Sagt António Sousa Ribeiro, von der Universität Coimbra. Aus dem verklärten Geschichtsbild speise sich eine übersteigerte Form der Identität.
"Diese Hyperidentität der Portugiesen, von denen der Philosoph Eduardo Lourenço spricht, ist sehr schwer zu durchbrechen. Wenn jemand nun diese Identität oder Hyperidentität in Frage stellt, ist das fast wie ein Todesstoß. Man lädt die Leute ein, alles zu verneinen, an das sie ihr ganzes Leben lang geglaubt haben."
Der Bildung kommt deshalb eine ganz entscheidende Rolle zu, wenn Rassismus und Kolonialgeschichte in Portugal aufgearbeitet werden sollen. Portugiesische Schulbücher erwähnen zwar mittlerweile auch die Sklaverei, aber sie wird nicht als das grundlegende Element einer Wirtschafts- und Herrschaftsordnung erklärt, die die Unterhaltung der Kolonien überhaupt ermöglichte.
Die Schriftstellerin Isabela Figueiredo arbeitet seit vielen Jahren als Lehrerin an portugiesischen Schulen. Vor zwölf Jahren publizierte sie den autobiografischen Bericht "Rote Erde" über ihre Kindheit in der damaligen portugiesischen Kolonie Mosambik vor der Nelkenrevolution. Ihren eigenen Vater beschreibt sie als hemmungslosen Rassisten. Das Buch sorgte in Portugal für großes Aufsehen. In den Lehrplänen der Oberstufe fehlen solche oder ähnliche Werke aber weiterhin. Figueiredo glaubt dennoch, dass es nur eine Frage der Zeit ist, bis die Portugiesen einen kritischeren Blick auf das koloniale Erbe wagen.

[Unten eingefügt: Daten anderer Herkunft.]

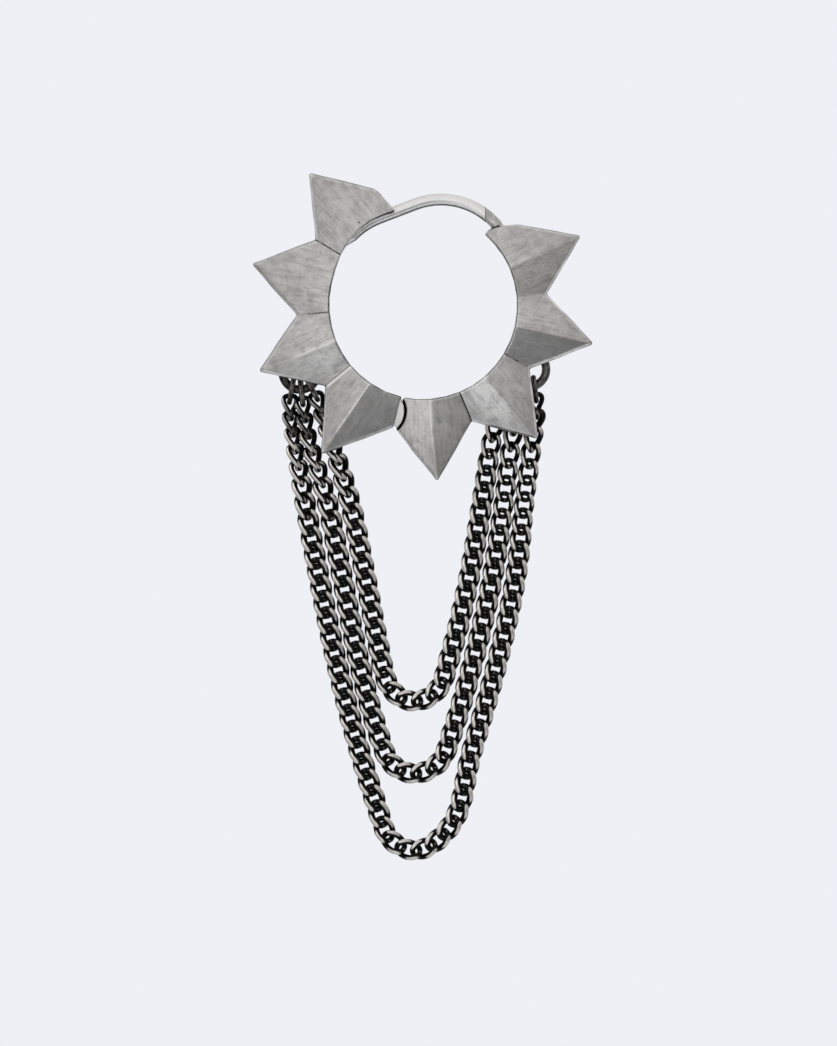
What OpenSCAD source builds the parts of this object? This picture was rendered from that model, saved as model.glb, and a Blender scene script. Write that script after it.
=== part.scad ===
// Hinged spiked hoop earring with three curb chains draped from two jump rings.
// Millimetres. +Z is up, +X is right and the wearer's viewer looks along +Y.
// The origin is the top of the ear wire, where it hangs in the ear.

/* [Hoop] */
// Radius of the round inner edge
inner_r = 8.45; // [8.3:0.05:8.6]
// Radius to the notch between two spikes
notch_r = 11.25; // [11.1:0.05:11.4]
// Radius to the point of a spike
tip_r = 15.6; // [15:0.1:16.5]
// Height of a spike's ridge at the inner edge, in front of the middle plane
ridge_h = 2.2; // [1.9:0.05:2.4]
// Height of a spike at its point
tip_h = 0.6; // [0.5:0.05:0.8]
// Height at the notch between two spikes
notch_h = 0.7; // [0.55:0.05:0.85]
// Relief of the back face, as a share of the front
back_share = 0.5; // [0.4:0.05:0.55]
// Width of the bevel along the outer edge
edge_bevel = 0.2; // [0.15:0.05:0.3]
// Width of the chamfer along the inner edge
inner_chamfer = 0.12; // [0.1:0.02:0.2]

/* [Hinge] */
// Radius of the round knuckle
knuckle_r = 2.12; // [2.08:0.01:2.18]
// Gap between the knuckle and its socket
hinge_gap = 0.18; // [0.12:0.02:0.2]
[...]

"Was wir bisher noch nicht richtig behandelt haben, ist die dunkle Seite unserer Kolonialgeschichte. Deutschland hat eine sehr gute Aufarbeitung der Verbrechen im Zweiten Weltkrieg geschafft, doch wir tun uns schwer damit. Im vergangenen Jahrzehnt haben wir zaghaft mit der Aufarbeitung begonnen. Und das wird sich nun im kommenden Jahrzehnt in den Schulen widerspiegeln. Noch spüren wir davon nichts, denn diese Dinge passieren nicht unmittelbar, sie brauchen ihre Zeit."